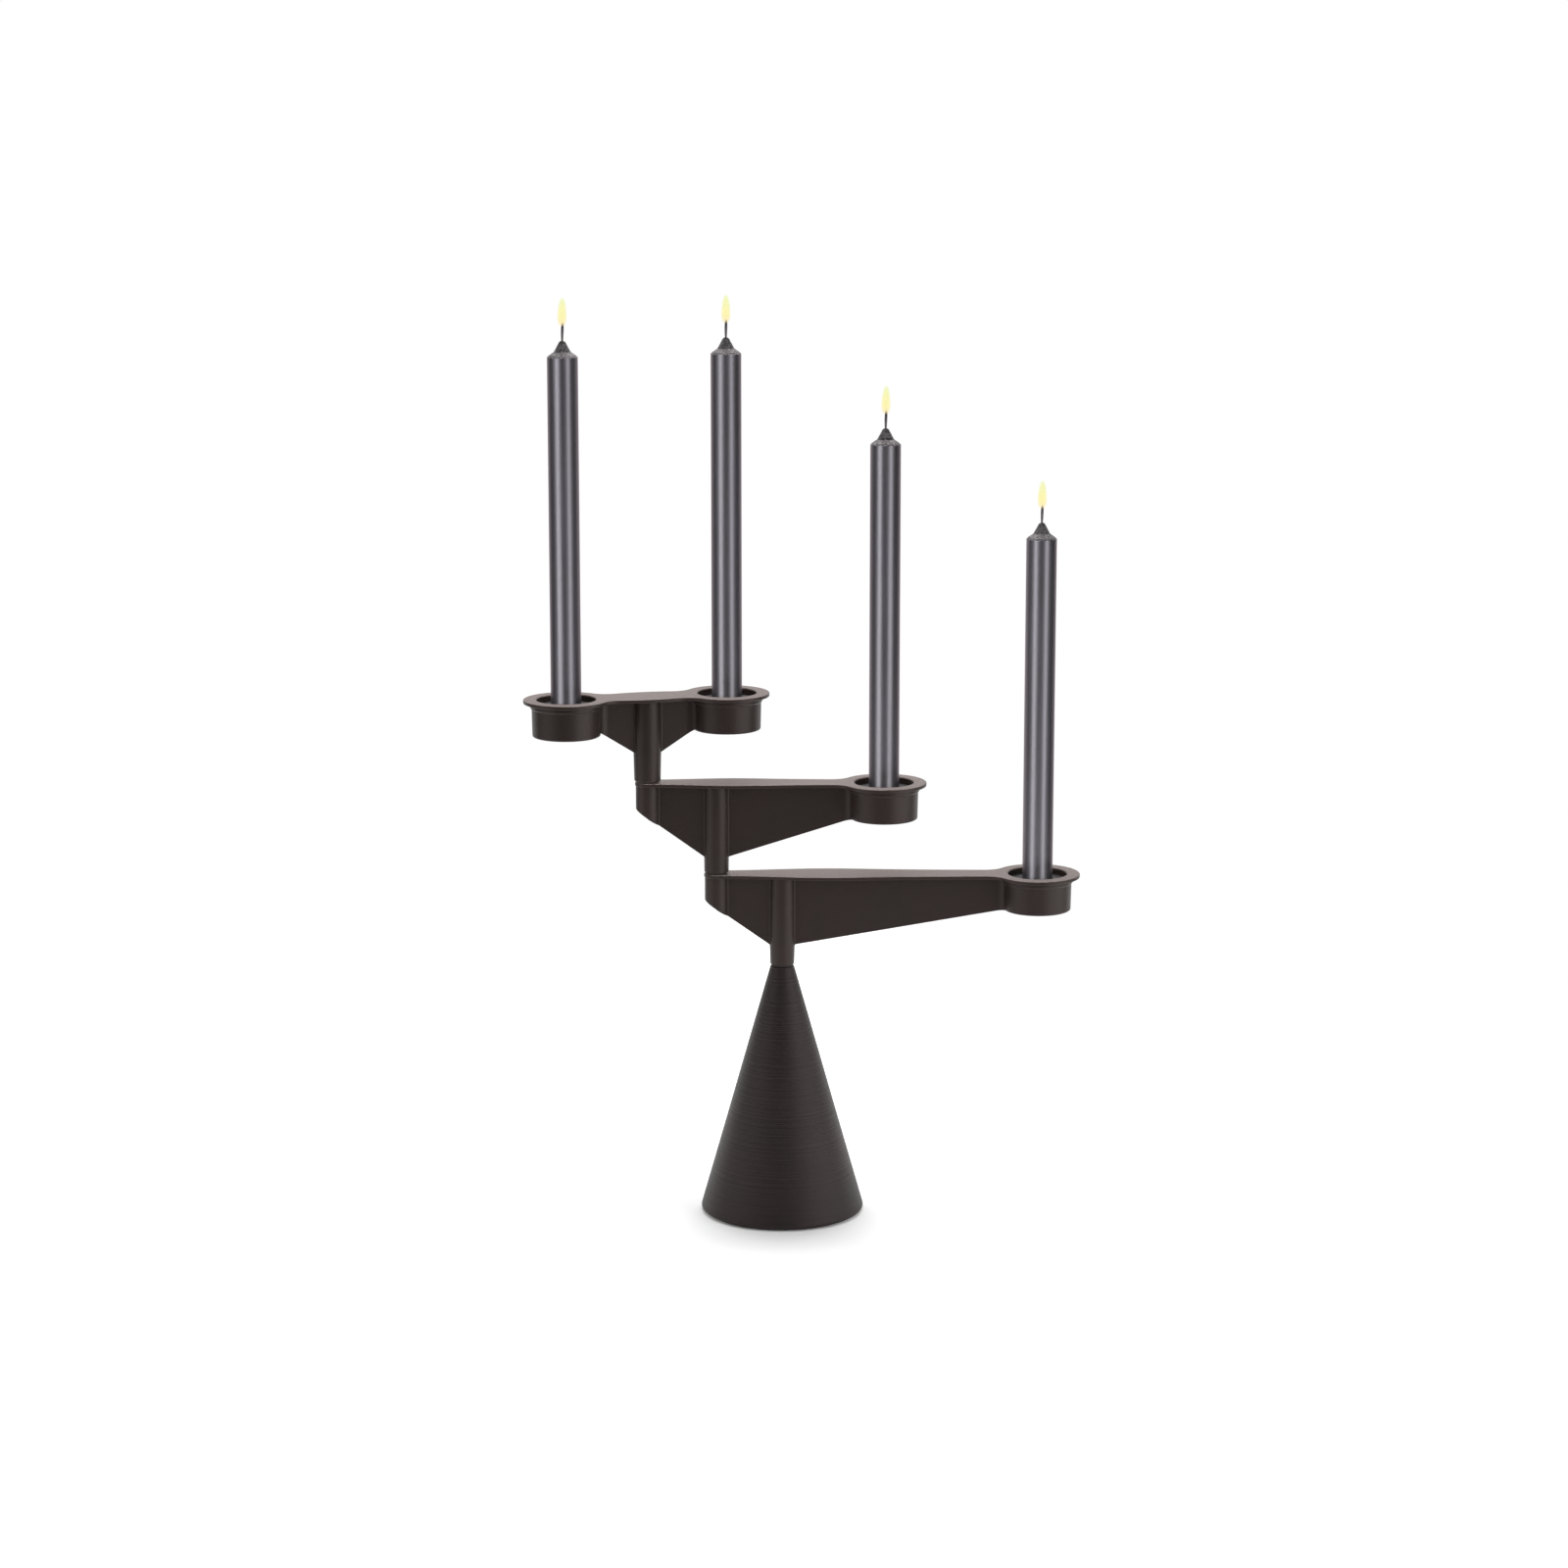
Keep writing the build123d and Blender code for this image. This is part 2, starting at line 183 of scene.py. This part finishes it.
def length(tree, vector):
    return add_node(tree, "ShaderNodeVectorMath", {0: vector}, operation="LENGTH").outputs["Value"]


def distance_from(tree, spot):
    """How far a point is from a spot on its piece."""
    return length(tree, object_place(tree, location=[-along for along in spot]))


def upright_part(tree, vector):
    return add_node(tree, "ShaderNodeSeparateXYZ", {"Vector": vector}).outputs["Z"]


def facing_up(tree):
    """How far a face looks upward: 1 where it is level, and 0 where it is upright."""
    return upright_part(tree, add_node(tree, "ShaderNodeTexCoord").outputs["Normal"])


def noise(tree, vector, scale, detail=3.0, roughness=0.55):
    made = add_node(
        tree, "ShaderNodeTexNoise",
        {"Vector": vector, "Scale": scale, "Detail": detail, "Roughness": roughness},
    )
    return made.outputs["Fac"]


def line_noise(tree, along, scale, detail, roughness=0.5):
    """Noise that changes with one number alone."""
    made = add_node(
        tree, "ShaderNodeTexNoise",
        {"W": along, "Scale": scale, "Detail": detail, "Roughness": roughness},
        noise_dimensions="1D",
    )
    return made.outputs["Fac"]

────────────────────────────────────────

* What is expected
Restate the listing in full, word for word.

* Full answer
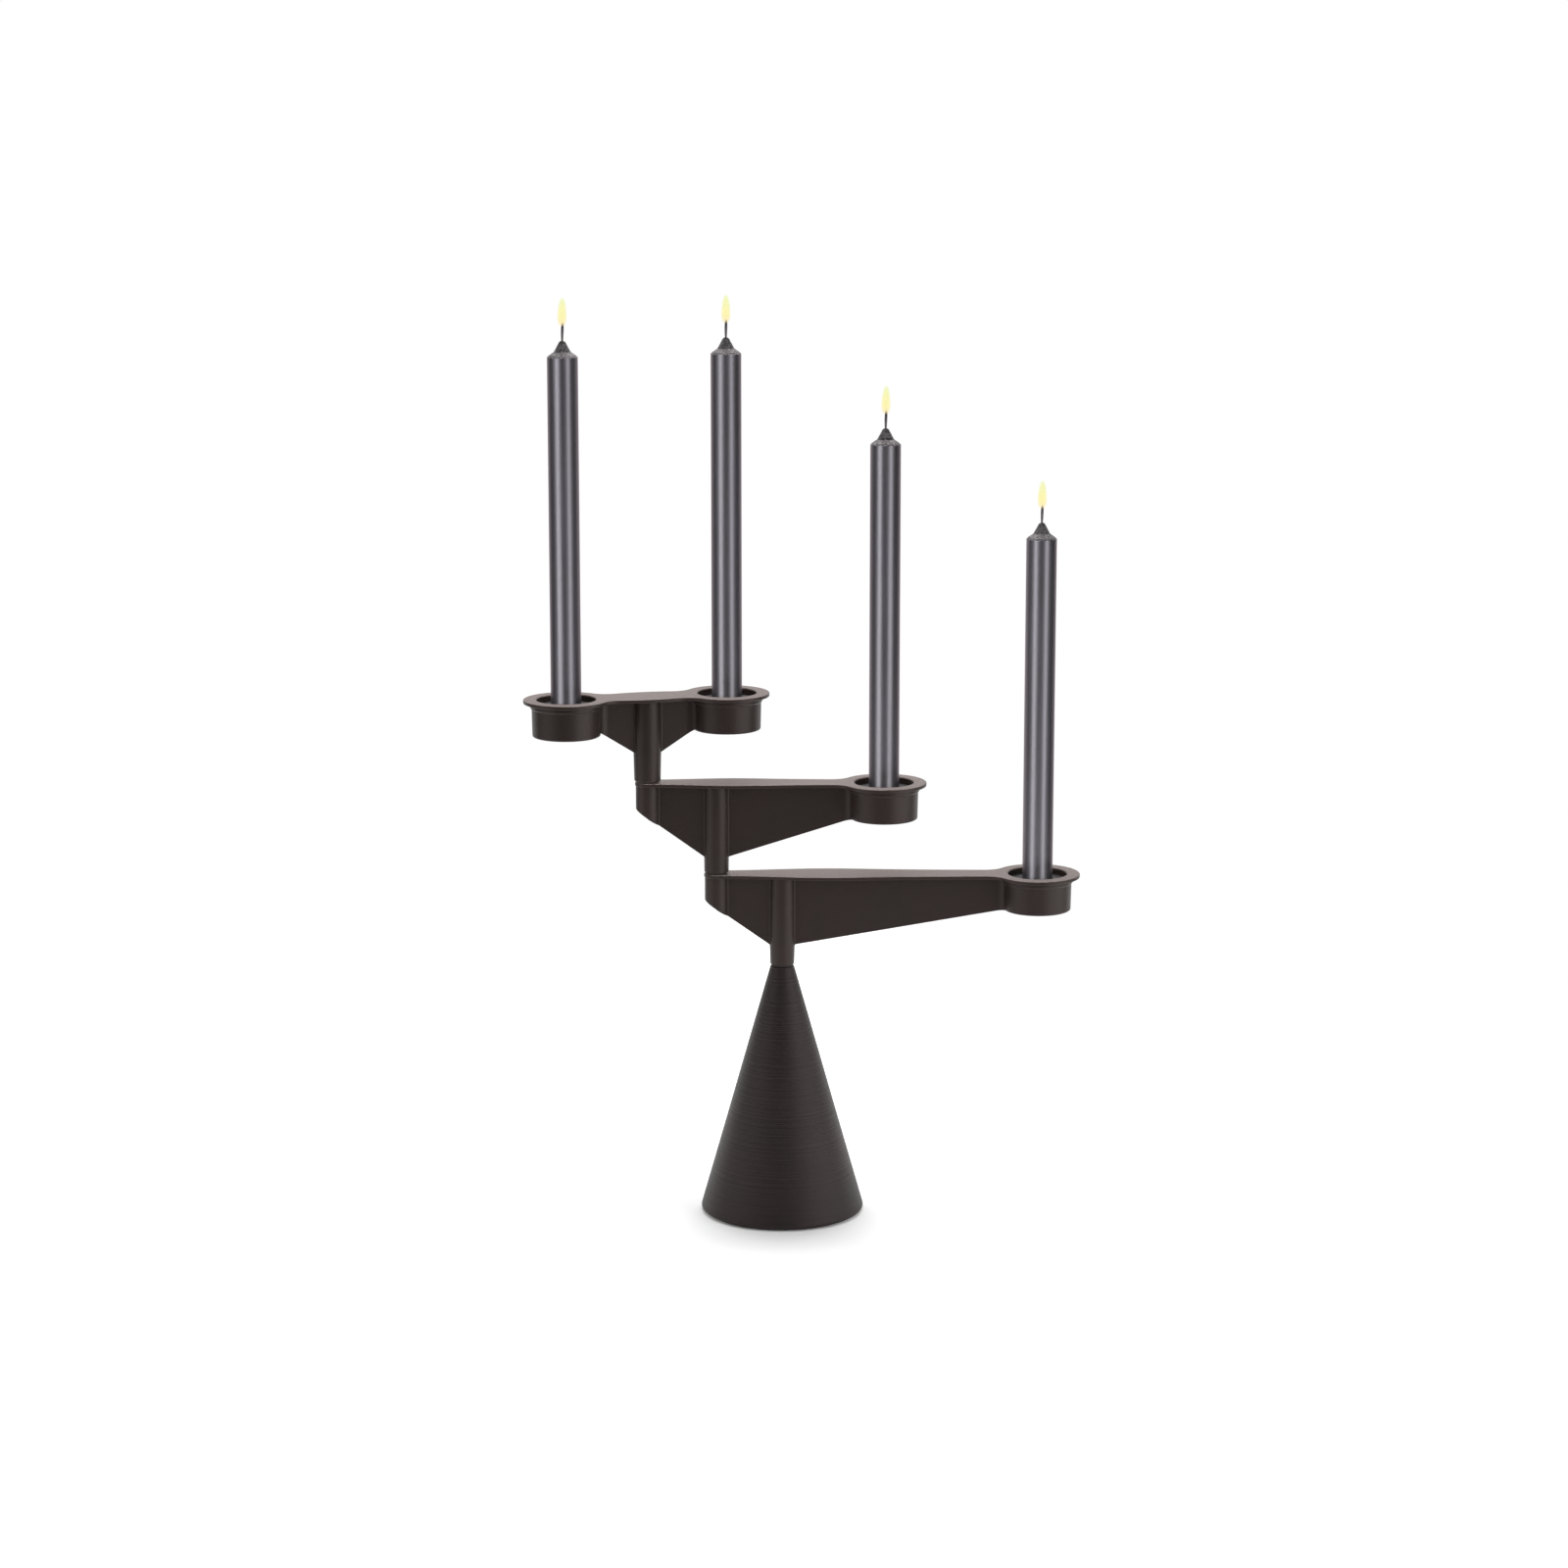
Keep writing the build123d and Blender code for this image. This is part 2, starting at line 183 of scene.py. This part finishes it.
def length(tree, vector):
    return add_node(tree, "ShaderNodeVectorMath", {0: vector}, operation="LENGTH").outputs["Value"]


def distance_from(tree, spot):
    """How far a point is from a spot on its piece."""
    return length(tree, object_place(tree, location=[-along for along in spot]))


def upright_part(tree, vector):
    return add_node(tree, "ShaderNodeSeparateXYZ", {"Vector": vector}).outputs["Z"]


def facing_up(tree):
    """How far a face looks upward: 1 where it is level, and 0 where it is upright."""
    return upright_part(tree, add_node(tree, "ShaderNodeTexCoord").outputs["Normal"])


def noise(tree, vector, scale, detail=3.0, roughness=0.55):
    made = add_node(
        tree, "ShaderNodeTexNoise",
        {"Vector": vector, "Scale": scale, "Detail": detail, "Roughness": roughness},
    )
    return made.outputs["Fac"]


def line_noise(tree, along, scale, detail, roughness=0.5):
    """Noise that changes with one number alone."""
    made = add_node(
        tree, "ShaderNodeTexNoise",
        {"W": along, "Scale": scale, "Detail": detail, "Roughness": roughness},
        noise_dimensions="1D",
    )
    return made.outputs["Fac"]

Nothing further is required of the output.